As these trends develop, businesses may see more competitive advance rates and more tailored financing solutions.

Case Study: Improving Advance Rates

Let’s consider a real-world example of how a manufacturing company improved their advance rates:

Initial Situation:

  • Industry: Manufacturing (base rate: 70%)
  • Customer credit: Fair (adjustment: -3%)
  • Invoice age: 60 days (adjustment: -5%)
  • Funding type: Non-recourse (adjustment: -3%)
  • Resulting advance rate: 59%

Improvements Made:

  1. Worked with customers to improve their credit scores (adjustment improved to +2%)
  2. Implemented faster invoicing processes (invoice age reduced to 30 days, adjustment +0%)
  3. Switched to recourse funding (adjustment improved to +3%)
  4. Negotiated better terms based on longer relationship with factoring company (+2%)

New Advance Rate: 70% (base) + 2% (credit) + 0% (age) + 3% (recourse) + 2% (relationship) = 77%

This 18 percentage point improvement significantly increased their working capital availability.

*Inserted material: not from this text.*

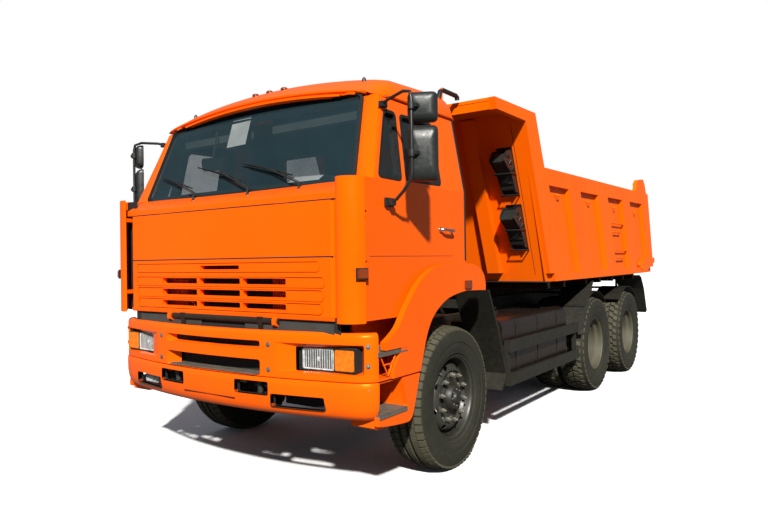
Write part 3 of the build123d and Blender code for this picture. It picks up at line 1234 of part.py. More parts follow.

Final Thoughts on Advance Rate Calculation

Understanding advance rate calculation is crucial for any business considering invoice financing. While the calculator above provides a good estimate, remember that actual rates may vary based on each factoring company’s specific criteria and your unique business situation.

Always:

  • Get multiple quotes to compare rates and terms
  • Read the fine print to understand all fees and obligations
  • Consider the total cost of financing, not just the advance rate
  • Work on improving the factors that affect your rate over time
  • Consult with a financial advisor if you’re unsure about any terms

Used strategically, invoice financing with favorable advance rates can be a powerful tool for managing cash flow and growing your business.